Ranjeet Mehta, CEO and secretary general of PHDCCI, added that India’s diversified economy and strong domestic demand offer a cushion against external shocks. “While the 25% U.S. tariff presents challenges, our analysis shows the impact remains manageable at the macro level,” he said.
India exported $86.5 billion worth of goods to the U.S. in FY25, making it the country’s largest export destination. With U.S. tariffs now affecting close to 10% of India’s total exports to that market, the industry is closely watching whether further escalation will follow, particularly after Trump warned of doubling down on countries that continue to import Russian oil.
Despite the uncertainty, PHDCCI highlighted India’s rising competitiveness in sectors like electronics, which recorded a 50.7% compound annual growth rate between FY2020 and FY2025. It also flagged strong performance in the agri-food sector, with double-digit export growth reflecting robust global demand.
Based on a price elasticity of –0.5 and a 25% tariff, India is estimated to lose about $8.1 billion in exports to the US across various sectors in FY2026. Within this, the export of fruits and vegetables, valued at $331.47 million, could see a potential loss of $31.08 million.
Meat, dairy, and poultry products, which together contributed $206.83 million in export value, are projected to face a loss of $19.39 million. Tea exports may decline by $8.71 million from their FY2025 level of $92.95 million, while jute manufacturing including floor coverings could see a $8.34 million hit on $88.97 million in exports.
Tobacco exports, worth $86.89 million, may incur a loss of $8.15 million, and coffee exports could be reduced by $7.68 million from a base of $81.89 million. Oil seeds and oil meals, with export values of $59.57 million and $17.33 million respectively, may suffer losses of $5.58 million and $1.62 million.
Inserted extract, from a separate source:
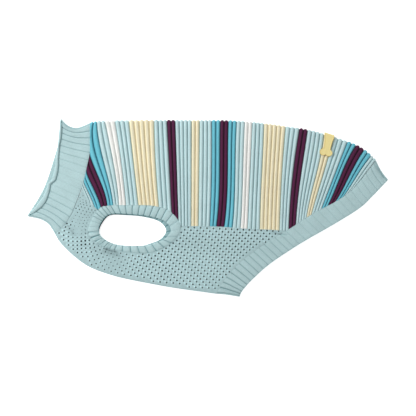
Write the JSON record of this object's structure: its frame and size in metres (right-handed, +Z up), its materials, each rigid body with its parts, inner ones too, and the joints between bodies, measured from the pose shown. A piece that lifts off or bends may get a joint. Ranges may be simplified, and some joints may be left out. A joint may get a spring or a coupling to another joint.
{
  "type": "dog sweater vest",
  "caption": "Sleeveless knitted dog vest laid flat on its side, with a striped ribbed back, an openwork belly, rib collar, hem and leg bands, and a small bone-shaped patch.",
  "frame": {"origin": "middle of the outline's box, on the surface that the vest lies on", "axes": "+X from the neck to the rear, +Y from the belly fold to the spine fold, +Z up, away from the surface"},
  "size_m": [0.4526, 0.224, 0.0077],
  "materials": {
    "striped_rib": "matt cotton rib knit, striped in pale aqua, aqua, plum, white and cream",
    "openwork_knit": "matt fine cotton knit with rows of small eyelets",
    "band_rib": "matt cotton rib knit",
    "straw_patch": "soft satin straw-yellow patch"
  },
  "bodies": {
    "root": {"back_panel": "striped_rib", "belly_panel": "openwork_knit", "collar": "band_rib", "hem_band": "band_rib", "armhole_band_left": "band_rib", "armhole_band_right": "band_rib", "bone_patch": "straw_patch"}
  },
  "joints": []
}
Cashew exports, at $7.81 million, could shrink by $0.73 million, while exports of other cereals are likely to dip by $0.46 million from a total of $4.96 million. The cumulative estimated loss across all affected commodities stands at $8.11 billion.
“The US’ decision to impose a 25% tariff on select Indian exports appears largely symbolic — more than half of the $132 billion trade remains unaffected, and the estimated GDP impact is minimal at 0.2–0.4%. Crucially, dairy has been excluded from any duty cuts, reaffirming its strategic role in India’s rural economy and long-term national self-reliance,” said Ravin Saluja, Director of Sterling Agro Industries Ltd. (Nova Dairy).